One of the most exciting things in this business occurs when people inherit stunning art, jewelry, pottery, and even Navajo rugs that have never been worn or displayed.
Often they are beautiful pieces of work, and I always wonder why someone would buy something and not enjoy it. I realize I am making a judgment about that, as everyone does things for their own reasons, and maybe the enjoyment of buying something to keep for the future or a future generation provides satisfaction.
This year, I received a call from a woman in the Northwest who inherited some beautiful Navajo jewelry she had no interest in keeping. I guess that is the downside of collecting for someone else! I have found that often children don't like the same things their parents do!
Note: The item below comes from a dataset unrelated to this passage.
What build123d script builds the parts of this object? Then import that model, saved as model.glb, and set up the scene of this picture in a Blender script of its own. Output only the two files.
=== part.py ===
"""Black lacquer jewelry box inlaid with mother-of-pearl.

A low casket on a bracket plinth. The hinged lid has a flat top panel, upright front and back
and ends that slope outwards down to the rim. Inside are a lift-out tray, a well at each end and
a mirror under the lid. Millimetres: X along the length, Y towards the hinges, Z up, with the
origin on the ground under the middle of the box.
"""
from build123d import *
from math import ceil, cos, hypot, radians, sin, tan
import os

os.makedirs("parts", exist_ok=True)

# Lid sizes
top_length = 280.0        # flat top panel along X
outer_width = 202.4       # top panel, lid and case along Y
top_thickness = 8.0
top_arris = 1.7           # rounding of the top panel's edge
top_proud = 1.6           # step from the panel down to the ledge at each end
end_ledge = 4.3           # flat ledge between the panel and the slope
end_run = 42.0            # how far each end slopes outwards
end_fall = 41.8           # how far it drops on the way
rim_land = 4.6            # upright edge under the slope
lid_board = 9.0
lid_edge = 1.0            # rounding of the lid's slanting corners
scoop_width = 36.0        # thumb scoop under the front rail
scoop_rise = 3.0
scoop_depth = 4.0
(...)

This woman sent us three turquoise necklaces, all with beautiful silver work, all signed by the same silversmith, two set with beautiful natural turquoise, and one with natural stones compressed under heat and pressure with a transparent polymer. That might sound strange, but it is something that several well-known silversmiths, such as Tommy Jackson, have experimented with successfully.
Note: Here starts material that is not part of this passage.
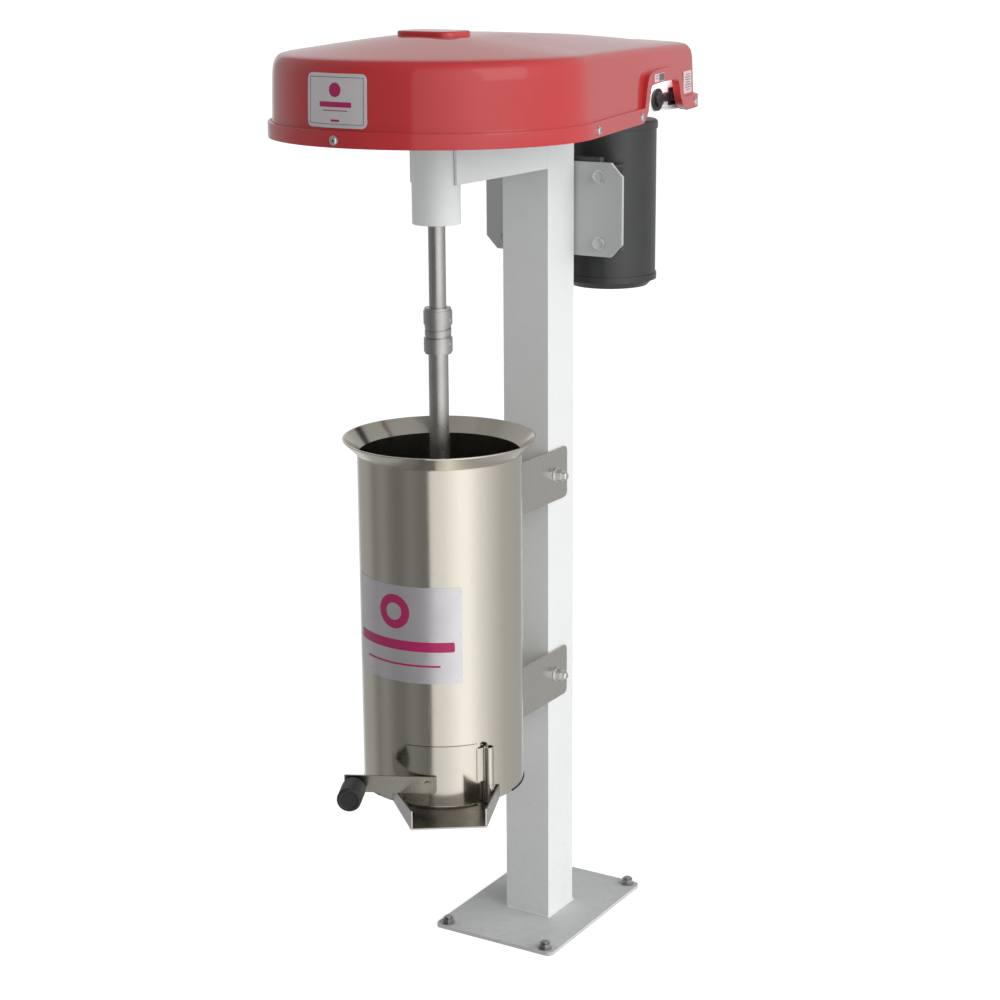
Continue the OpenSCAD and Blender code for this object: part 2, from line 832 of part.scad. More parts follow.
base_plate();
anchor_bolts();
column();
mount_rail();
arm_cheeks();
bearing_housing();
bearing_outer_races();
bearing_balls();
shaft_seal();
deck_pan();
hood();
hood_screws();
hood_pad();
hood_label();
side_label();
control_panel();
button_bezel();
rocker_frame();
fuse_holders();
cable_gland();
v_belt();
motor_mount_plate();
motor_bolts();
motor_foot();
motor_body();
motor_top_cap();
motor_bottom_cap();
tub();
tub_floor();
upper_bracket();
lower_bracket();
bracket_bolts();
bracket_nuts();
chute();
hinge_knuckle();
hinge_pin();
tub_label();
spindle_shaft();
bearing_inner_races();
spindle_pulley();
pulley_nut();
coupling_sleeve();
coupling_pins();
beater_shaft();
beater_hub();
beater_blades();
motor_rotor();
motor_shaft();
motor_pulley();
discharge_door();
door_knuckle();
lever_bolt();
lever();
grip();
push_button();
rocker();
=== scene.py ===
"""Looks for the column-mounted vertical crusher. Metres, in the same frame as the CAD model."""

import math

import bmesh
import bpy
from mathutils import Matrix, Vector


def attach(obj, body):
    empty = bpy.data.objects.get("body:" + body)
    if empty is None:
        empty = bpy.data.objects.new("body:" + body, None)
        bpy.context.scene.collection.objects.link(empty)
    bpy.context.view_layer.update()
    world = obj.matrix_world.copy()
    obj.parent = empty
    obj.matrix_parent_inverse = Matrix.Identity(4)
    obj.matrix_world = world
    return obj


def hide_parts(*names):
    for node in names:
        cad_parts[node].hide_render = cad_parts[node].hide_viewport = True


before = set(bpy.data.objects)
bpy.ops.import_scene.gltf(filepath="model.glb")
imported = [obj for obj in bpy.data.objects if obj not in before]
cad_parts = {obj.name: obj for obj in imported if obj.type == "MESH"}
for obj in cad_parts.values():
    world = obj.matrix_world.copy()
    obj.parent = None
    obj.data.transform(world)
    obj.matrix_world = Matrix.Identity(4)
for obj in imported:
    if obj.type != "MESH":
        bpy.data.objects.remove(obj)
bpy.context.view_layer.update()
scene = bpy.context.scene
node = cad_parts

AXIS_Y = -0.288  # the spindle's axis, in front of the column
MOTOR_Y = 0.23
MOTOR_R = 0.0756
TUB_R = 0.1213
TAPER = math.radians(12.5)  # each side of the hood narrows by this to the rear
HOOD_R = 0.235
HOOD_REAR = 0.362
HOOD_LOW = 1.307
CROWN_Z = 1.4446
SCREW_Z = 1.317
LEVER_TURN = 26  # the lever's fastener, in degrees round the spindle from the front
LABEL_R = 0.226  # the hood wall's radius at the height of its front label
PAD_WIDE, PAD_DEEP, PAD_CORNER = 0.096, 0.072, 0.023
FOIL_THICK = 0.0004
INK_THICK = 0.0002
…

This simplest design is the set with Kingman Turquoise. All three sets have handmade bezels, but this one is simple silver with accenting drops of silver balls. The other two have elaborate stamp work on the bezels, something not often seen in this type of necklace.
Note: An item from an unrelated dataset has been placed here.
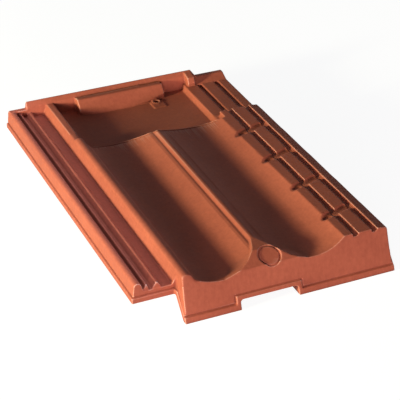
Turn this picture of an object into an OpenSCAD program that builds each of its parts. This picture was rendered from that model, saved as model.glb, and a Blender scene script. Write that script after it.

The signature is RD. I can not find any record of a Navajo silversmith who used that stamp in traditional silver work. Unfortunately, even as late as the '70s and '80s, some talented silversmiths worked in shops in Gallup, Albuquerque, or Phoenix who quit making jewelry for one reason or another. When people like Barton Wright or Billie Hougart were compiling hallmarks for their books, these artists slipped through the cracks.
The work on all of these pieces is beautiful. The stones are well-matched, and the designs are entirely different.
One of the pleasures of working in the Native arts business is taking lovely pieces like these and passing them on to an entirely new generation of collectors. This beautiful jewelry is meant to be worn and enjoyed.
And if anyone knows who RD is, I would appreciate hearing from you. This talented artist should not be forgotten.